Task description
Return the lines exactly as they stand, from the first of the material through the line containing "soft light from".
[start of Material]
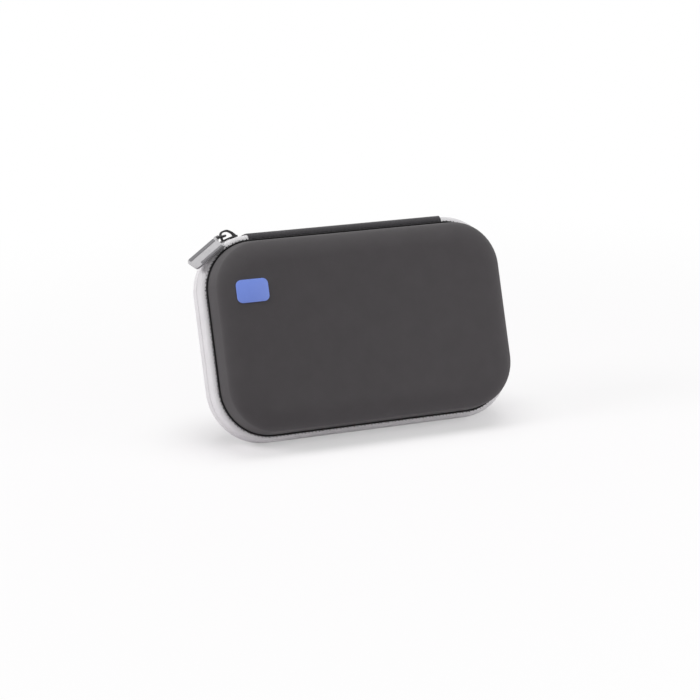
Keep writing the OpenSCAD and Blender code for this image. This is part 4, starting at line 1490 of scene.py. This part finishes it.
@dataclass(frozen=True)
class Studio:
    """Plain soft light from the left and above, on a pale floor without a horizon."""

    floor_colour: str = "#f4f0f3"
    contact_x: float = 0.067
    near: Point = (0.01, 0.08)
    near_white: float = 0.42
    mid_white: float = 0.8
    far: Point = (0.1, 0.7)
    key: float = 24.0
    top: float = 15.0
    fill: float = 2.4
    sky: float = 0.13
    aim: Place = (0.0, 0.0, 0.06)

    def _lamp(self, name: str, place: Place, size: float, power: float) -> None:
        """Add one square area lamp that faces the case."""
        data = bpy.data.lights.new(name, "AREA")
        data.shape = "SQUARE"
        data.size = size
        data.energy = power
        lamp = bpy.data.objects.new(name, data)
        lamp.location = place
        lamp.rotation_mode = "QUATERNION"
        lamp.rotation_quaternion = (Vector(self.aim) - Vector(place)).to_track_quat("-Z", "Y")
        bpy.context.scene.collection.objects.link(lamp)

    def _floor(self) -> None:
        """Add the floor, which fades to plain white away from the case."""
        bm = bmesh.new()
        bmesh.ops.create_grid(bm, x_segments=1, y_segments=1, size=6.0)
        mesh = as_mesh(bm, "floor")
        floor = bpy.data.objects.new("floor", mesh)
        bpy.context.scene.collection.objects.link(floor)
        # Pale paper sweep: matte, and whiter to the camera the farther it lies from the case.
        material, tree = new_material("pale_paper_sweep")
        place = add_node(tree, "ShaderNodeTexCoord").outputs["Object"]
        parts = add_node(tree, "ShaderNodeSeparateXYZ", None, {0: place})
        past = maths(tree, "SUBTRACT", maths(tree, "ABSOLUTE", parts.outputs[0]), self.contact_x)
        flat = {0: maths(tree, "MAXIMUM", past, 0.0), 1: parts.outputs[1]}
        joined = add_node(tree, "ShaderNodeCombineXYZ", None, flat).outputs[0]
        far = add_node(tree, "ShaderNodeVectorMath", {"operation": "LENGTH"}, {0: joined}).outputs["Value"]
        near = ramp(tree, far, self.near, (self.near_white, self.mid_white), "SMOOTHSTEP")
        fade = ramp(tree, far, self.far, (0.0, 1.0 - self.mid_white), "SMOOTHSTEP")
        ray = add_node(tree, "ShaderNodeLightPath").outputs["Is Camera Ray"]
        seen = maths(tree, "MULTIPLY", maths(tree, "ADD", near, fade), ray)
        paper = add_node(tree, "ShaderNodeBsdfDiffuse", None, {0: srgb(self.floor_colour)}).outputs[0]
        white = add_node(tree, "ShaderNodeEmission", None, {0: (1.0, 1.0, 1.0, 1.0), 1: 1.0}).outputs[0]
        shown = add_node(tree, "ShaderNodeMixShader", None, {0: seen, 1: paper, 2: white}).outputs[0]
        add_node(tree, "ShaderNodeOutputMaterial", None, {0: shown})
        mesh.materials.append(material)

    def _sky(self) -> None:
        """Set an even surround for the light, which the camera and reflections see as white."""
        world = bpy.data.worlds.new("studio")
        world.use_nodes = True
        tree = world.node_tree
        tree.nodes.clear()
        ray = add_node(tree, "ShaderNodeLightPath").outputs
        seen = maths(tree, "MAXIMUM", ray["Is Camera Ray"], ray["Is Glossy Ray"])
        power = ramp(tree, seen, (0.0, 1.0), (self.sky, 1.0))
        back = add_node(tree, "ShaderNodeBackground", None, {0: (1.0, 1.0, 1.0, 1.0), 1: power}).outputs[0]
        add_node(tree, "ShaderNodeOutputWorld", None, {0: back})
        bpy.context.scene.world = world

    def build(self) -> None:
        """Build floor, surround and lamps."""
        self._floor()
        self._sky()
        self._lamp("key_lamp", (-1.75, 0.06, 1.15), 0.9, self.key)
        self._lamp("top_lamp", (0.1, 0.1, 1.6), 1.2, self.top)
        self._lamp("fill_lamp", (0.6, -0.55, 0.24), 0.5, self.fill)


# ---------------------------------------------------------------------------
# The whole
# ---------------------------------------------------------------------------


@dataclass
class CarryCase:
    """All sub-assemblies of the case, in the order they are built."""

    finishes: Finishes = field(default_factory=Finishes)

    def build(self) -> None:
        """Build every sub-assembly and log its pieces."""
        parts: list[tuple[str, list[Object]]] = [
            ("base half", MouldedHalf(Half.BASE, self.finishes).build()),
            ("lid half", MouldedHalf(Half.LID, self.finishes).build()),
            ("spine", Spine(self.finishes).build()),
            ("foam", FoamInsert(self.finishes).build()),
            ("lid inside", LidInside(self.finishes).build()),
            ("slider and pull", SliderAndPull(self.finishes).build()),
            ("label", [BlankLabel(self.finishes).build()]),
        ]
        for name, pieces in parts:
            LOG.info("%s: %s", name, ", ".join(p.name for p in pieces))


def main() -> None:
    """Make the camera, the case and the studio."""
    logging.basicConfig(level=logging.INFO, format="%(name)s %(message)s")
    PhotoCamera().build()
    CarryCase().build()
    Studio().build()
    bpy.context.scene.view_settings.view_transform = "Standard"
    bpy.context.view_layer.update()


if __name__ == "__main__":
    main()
[end of Material]
Response
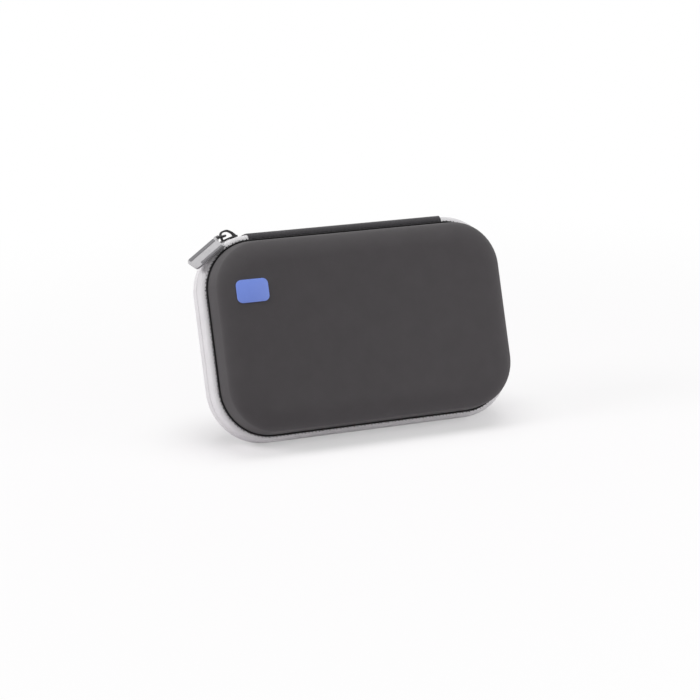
Keep writing the OpenSCAD and Blender code for this image. This is part 4, starting at line 1490 of scene.py. This part finishes it.
@dataclass(frozen=True)
class Studio:
    """Plain soft light from the left and above, on a pale floor without a horizon."""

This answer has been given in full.